9.19. The warranty is excluded if the customer’s technical installations, such as supply lines, cabling etc. are not in a technically sound and operational condition or are not compatible with the delivered items, insofar as this circumstance is the cause of the defect.
10. Severability clause
10.1. Should individual parts of these General Terms and Conditions be invalid, this shall not affect the validity of the remaining parts.
10.2. We and the business customer are hereby jointly obliged – acting in good faith as contracting parties – to agree on a alternative provision that comes as close as possible to the economic effect of the invalid provision.
11. General Information
11.1. Austrian law shall apply, excluding its conflict-of-law provisions.
11.2. The UN Convention on the International Sale of Goods is excluded.
11.3. The place of performance is always the registered office of our company (Salzburg), even if goods are delivered to another location.
11.4. The customer must notify us immediately in writing of any changes to their name, company name, address, legal form or other relevant information.
11.5. The exclusive place of jurisdiction for all disputes between our business customers and us is Salzburg.

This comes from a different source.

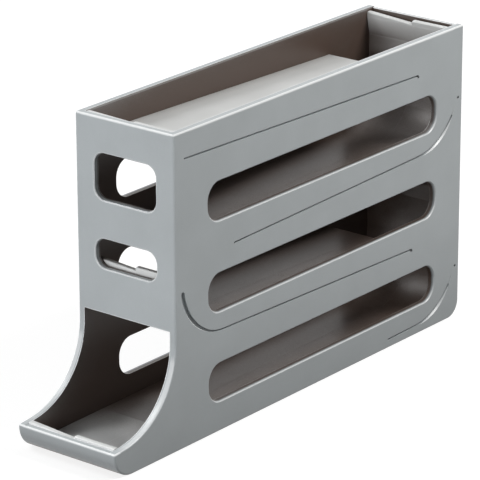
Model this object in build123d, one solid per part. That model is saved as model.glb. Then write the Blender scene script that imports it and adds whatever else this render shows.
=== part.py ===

11.6. (Choice of courts): In addition, we have the option of bringing legal proceedings against the business customer before a court at their registered office or at the place where they have assets. Furthermore, in the case of foreign business customers, if we deem it appropriate, we have the option, with regard to all disputes or claims arising from contracts concluded in accordance with these General Terms and Conditions, including breach, termination or nullity, to bring proceedings before the International Arbitration Court of the Austrian Federal Economic Chamber in Vienna, which shall decide in accordance with its Rules of Arbitration and Conciliation through three arbitrators; the language to be used in the arbitration proceedings is German. In the latter case – that is, if we, at our discretion, refer the matter to the above-mentioned Arbitration Court instead of a state court – the customer irrevocably submits to the Rules of Procedure and the decision of this Arbitration Court.